The solver data structures maintain the information that describe all activities present in the solution, on all equipment
over the entire timeline. These data, of course, represent the familiar Gantt chart. However, the solver data structures also
maintain the material inventories and location for all materials over the entire timeline. These data represent a complete
time history of inventory for each material. They also imply blocks on the Gantt chart that represent storage activities
for vessels that have non-zero inventories over the timeline. This contrasts to simulation-based methods, and it affords the
ability to handle more complex problems with improved computational speed and flexibility.
Simulation versus Mathematical Methods
Now that we understand the differences in the way data are stored and processed in these two different approaches, we can
contrast how they behave in practice. Two major problems arise when applying simulation methods to a process such as the one
discussed in this paper. The first is the sheer level of complexity of the process. Writing rules for dealing with hundreds
of pieces of equipment and tasks is both tedious and error prone.
The second problem, however, is more severe. Because events must be processed in chronological order, if an event at time
t has been processed, then no events at any earlier time may be considered. Consider what happens when a demand is scheduled
in this process. The culture is initialized in the inoculation area, then moves sequentially through the plant to the bioreactors
and purification systems, emerging as a final product some days later. It is quite natural to view the progress of an individual
seed batch as it moves through the plant, much as a graduating class might ideally progress en bloc through a university. Our mathematical programming method addresses the entire timeline at all points in the solution algorithm
execution. This means that in considering the scheduling of a batch, we have placed tasks on the timeline that are days or
even weeks later than when the inoculation took place for that batch. When we consider an adjacent batch on the timeline,
the solver is able to explore, going back on the timeline and placing new inoculation activities at times much earlier than
the final tasks of the leftward batch. We can do this because our approach has no concept of present time. We are free to
range over the entire timeline and insert activities anywhere they are feasible. This is possible because our solution represents
not just the state of the plant at a particular time, but at all times. We represent and can account for all material inventories
and locations over the entire horizon of the schedule. Of course, if events that happen on day one change inventory levels
and alter the value of inventory available on subsequent days, the system must account for this causality to avoid generating
infeasible solutions. This functionality is provided by the core VirtECS solver that obeys the UDM formulation given above,
much as a commercial LP solver ensures that linear constraints are satisfied. Because we can range over the entire timeline,
care must be taken to honor the time-phased discovery of stochastic information. If the intent is to model actual plant behavior,
the algorithm cannot make decisions based on data that would not yet be known at a given time point. For example, the titer
of a bioreactor batch is not known until it finishes. If a column repack fails, this information only becomes available at
the point of failure. The algorithm described here takes care not to cheat the physics by using data to alter events that
occurred on the timeline before the knowledge of that data was available.
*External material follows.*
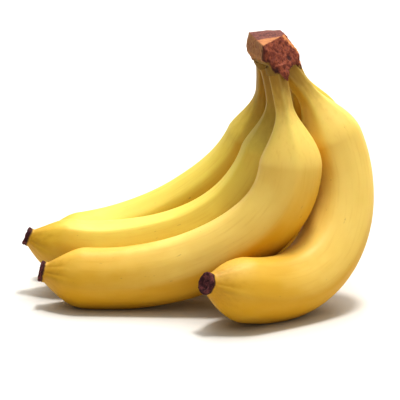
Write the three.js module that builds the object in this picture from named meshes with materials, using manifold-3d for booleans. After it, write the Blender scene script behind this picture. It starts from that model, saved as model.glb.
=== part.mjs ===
// A bunch of five bananas on one cut crown. It stands on the undersides of its fingers, with the
// crown above them and every tip turned up a little. Millimetres, +Z up, ground at Z = 0.
import * as THREE from 'three';
import { ConvexGeometry } from 'three/addons/geometries/ConvexGeometry.js';
import { mergeVertices } from 'three/addons/utils/BufferGeometryUtils.js';
import Module from 'manifold-3d';

// The middle of the crown, seen from the centre of the ground that the bunch covers
const CROWN_AT = new THREE.Vector3(47.75, -5.05, 150);

// Each banana. root is where its neck leaves the crown, from the crown's middle. leaves and ends
// are the way it points there and at its tip, as degrees round from +X and degrees above level.
// bends is how sharply each fifth of it turns, beside the others. slim is the length of its thin
// neck. ridge is the turn of its five edges, and edge how far they stand out.
const FINGERS = [
  {
    name: 'banana_front', root: [0.5, -17.5, -4.5], leaves: [346, -77], ends: [177, 11.5],
    length: 240, girth: 39, neck: 10.5, bends: [0.1, 2.56, 0.94, 0.72, 0.68], slim: 21,
    ridge: -30, edge: 0.022, tip: 12.6,
  },
  {
    name: 'banana_right', root: [5.5, -2.5, -2.5], leaves: [21.5, -45.5], ends: [211.5, 18.5],
    length: 228, girth: 40, neck: 12, bends: [0.54, 1.2, 1.38, 1.54, 0.34], slim: 21,
    ridge: -40, edge: 0.02, tip: 13,
  },
  {
    name: 'banana_left', root: [-3.5, 14.5, -4], leaves: [5, -71], ends: [180.5, 22.5],
    length: 237, girth: 38.5, neck: 11.5, bends: [1.04, 1.38, 1.16, 0.5, 0.92], slim: 22,
    ridge: -36, edge: 0.03, tip: 11.4,
  },
  {
    name: 'banana_back_left', root: [-4.5, 33, -2.5], leaves: [74, -68], ends: [191.5, 2],
    length: 223, girth: 35.5, neck: 11.5, bends: [0.82, 1.77, 0.86, 0.9, 0.64], slim: 23,
    ridge: -36, edge: 0.028, tip: 12,
  },
  {
    name: 'banana_rear', root: [8, 18.5, -0.5], leaves: [47.5, -53], ends: [203, 19.5],
    length: 210, girth: 36.5, neck: 11.5, bends: [0.16, 0.38, 1.47, 1.87, 1.12], slim: 16,
    ridge: -36, edge: 0.028, tip: 12,
  },
];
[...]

Considering a demand within a mathematical programming framework is a simpler operation than doing so within a simulation.
The outer algorithm contains logic that examines the availability times on the equipment and selects an appropriate equipment
set for processing and storage. Then, a single call to the core solver can cause the demand to be scheduled, honoring all
of the constraints in the UDM formulation. Such a demand-by-demand solution strategy ranges over the timeline from left to
right and then back again until a complete solution is generated. For a single-product facility, such an approach works well.
After completion of the UDM subproblem solution method in the core solver, control returns to the outer algorithm where the
results can be evaluated and additional specialized tasks inserted if need be, before the next demand is considered. This
is the point at which the history of the timeline is examined and process-specific constraints are enforced. For example,
the cumulative loading on each column is examined by computing the weighted total of all tasks since the last column repack.
If this value exceeds the specified limit, a repack task is scheduled on that column before subsequent demands are considered.